The 2012 district court’s failure to consider the implications of the 2008 court’s decision is especially significant because the 2012 court’s drug-quantity finding already rests on an uncertain foundation. In affirming the 2012 district court’s attribution to Smith of over 8.4 kilograms of crack, the majority states that the “[t]he original sentencing court [in 1989] found that the conspiracy handled roughly 4 kilograms of cocaine base per month during Smith’s five-plus months’ participation.” Ante, at 1297. And the 2012 district court, the majority reasons, was “entitled to rely” on that figure. Id. at 1297. If the original sentencing court had indeed made a four-kilograms-a-month finding, and if the court had further found that all of the crack distributed by the conspiracy during those months should be attributed to Smith, this might well be the sort of case in which a sua sponte harmless-error inquiry would be appropriate. Cf. United States v. Stover, 329 F.3d 859, 874 (D.C.Cir.2003) (per curiam) (“The District Court must make individualized findings linking each appellant’s scope of participation in the conspiracy with the quantum of drugs attributed to him.” (alterations and internal quotation marks omitted)). But the 1989 sentencing court did not make such a finding. Rather, the sentencing judge stated: “I don’t *1300know exactly how much crack was distributed during the period that Mr. Smith was a participant, but we have heard about 4 kilos a month ...” (emphasis added). The judge then explained that, because four kilograms a month is “so much more” than 500 grams, “I find that [Smith] did distribute more than 500 grams of crack during the period when he was a member.”
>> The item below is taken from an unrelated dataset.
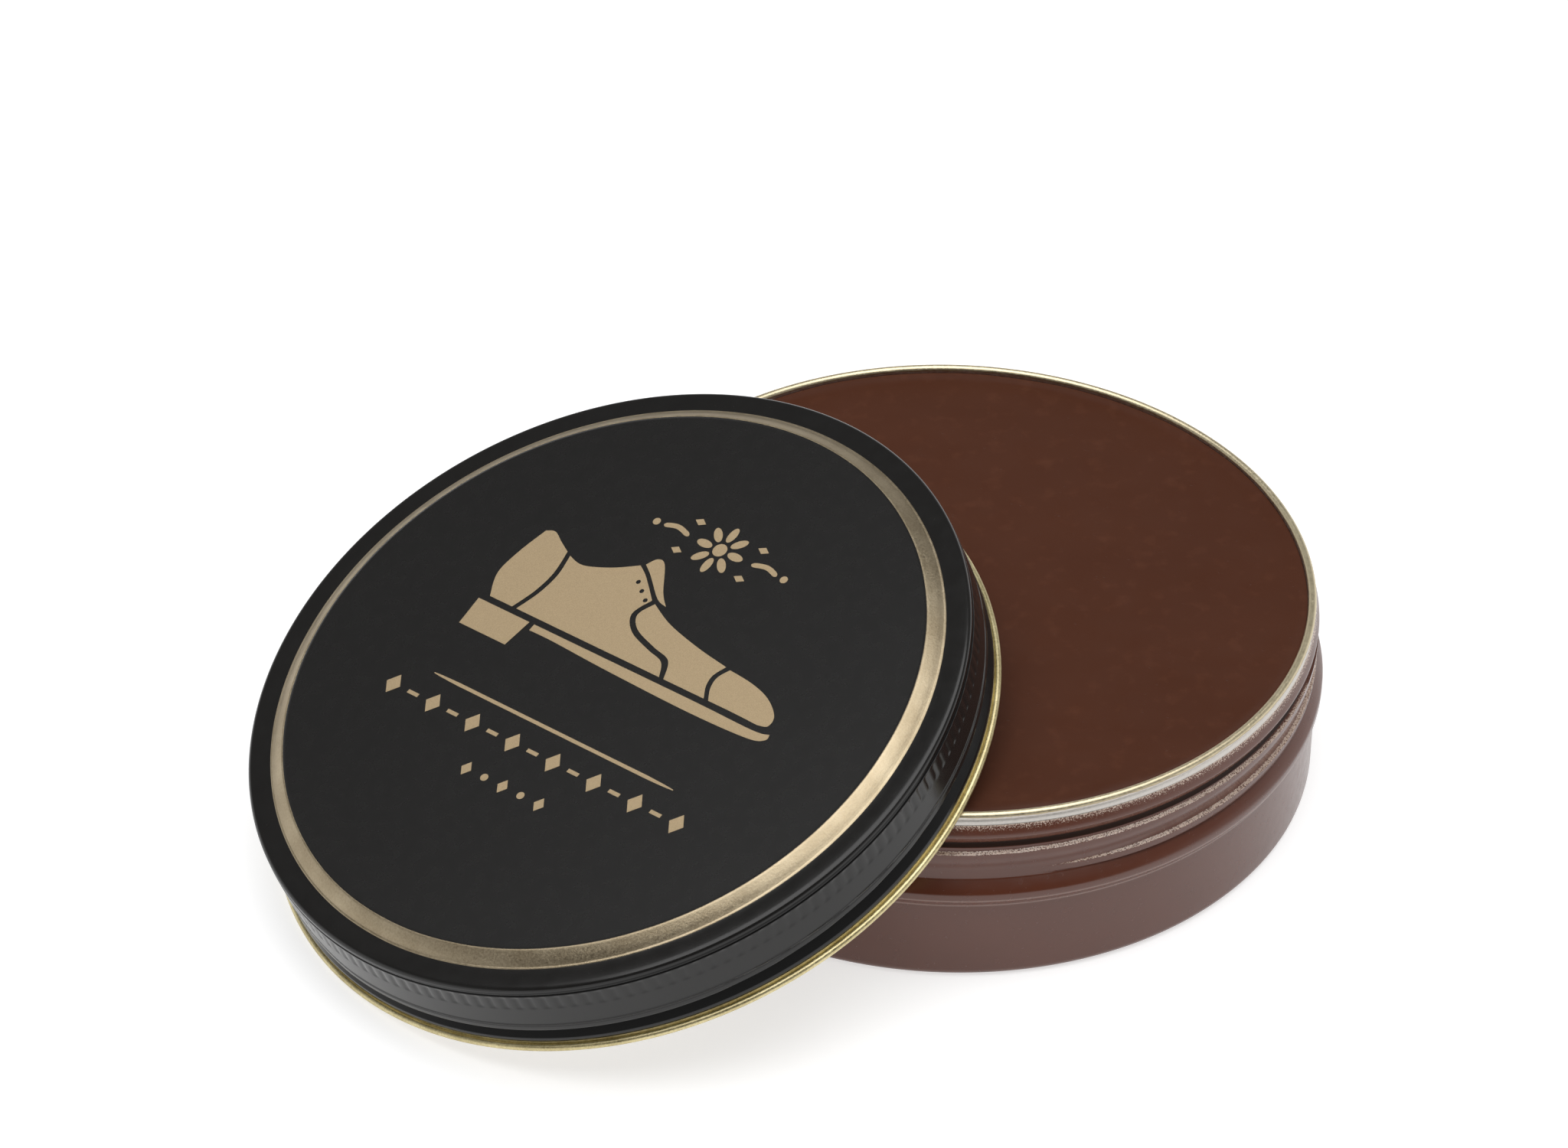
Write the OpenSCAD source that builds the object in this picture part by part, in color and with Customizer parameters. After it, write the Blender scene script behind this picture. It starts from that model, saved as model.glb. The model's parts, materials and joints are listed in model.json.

To be sure, the original sentencing court might have found Smith responsible for distributing more than 840 grams if it had been called upon to make such a determination. But it was not. The court found only that Smith distributed more than 500 grams, expressly declining to reach any conclusion concerning the amount of crack distributed by the conspiracy (and also making no finding about Smith’s own responsibility for drugs distributed by the conspiracy). The 2012 district court therefore was mistaken when it said that the 1989 court had “estimated that the conspiracy handled roughly 4 kilograms a month.” And the 2012 district court otherwise gave no explanation of the basis for its conclusion that the drug conspiracy handled more than 8.4 kilograms of crack while Smith was a member (or, if it did, why Smith should be held responsible for the full quantity).
In my view, none of the other portions of the record identified by the majority demonstrate Smith’s responsibility for 840 grams of crack with sufficient clarity to justify a sua sponte harmless-error affir-mance. While the 1989 sentencing court found “substantial evidence” that Smith played a managerial role in the drug enterprise, see ante, at 1297, that does not speak directly to the question of drug quantity. The trial testimony concerning Smith’s role in the drug conspiracy, see id. at 1297-98, likewise fails to establish Smith’s responsibility for at least 840 grams of crack. One witness says she saw Smith counting eight or nine large ziplock bags containing an unidentified white substance. Another witness describes a time when her apartment was “like wall-to-wall cocaine,” but she also suggests that Smith had already left the apartment by that time. A third witness says that Smith personally gave him $3,000 worth of crack, and a fourth witness says that Smith was present while another member of the drug enterprise counted $26,000 of cash, but neither witness links the dollar amount with a specific drug quantity. Our opinions in other cases describe roughly contemporaneous crack transactions in Washington, D.C., at prices well over $100 per gram, e.g., United States v. Brown, 16 F.3d 423, 425 (D.C.Cir.1994); United States v. Beckham, 968 F.2d 47, 53 (D.C.Cir.1992), so even if Smith could be held responsible for $3,000 worth of crack (or $26,000 worth of crack), that would not necessarily demonstrate his responsibility for 840 grams of crack or more.
None of this is intended to suggest that, if the case were remanded, the district court would be likely to hold Smith responsible for less than 840 grams of crack. Indeed, it may well be that the district court would examine the entire record and prior course of proceedings — including the 2008 district court’s decision — and decide to attribute to Smith more than (perhaps far more than) 840 grams. But I do not consider the matter sufficiently free from doubt to justify a sua sponte harmless-error determination. We ordinarily leave it to district courts in the first instance to scrutinize the record and make drug quantity findings. And we ordinarily would be reluctant to canvass the record ourselves to affirm a decision on harmless-error grounds when the government has made no argument asking us to do so. Respect*1301fully, I believe the ordinary course is the appropriate one here.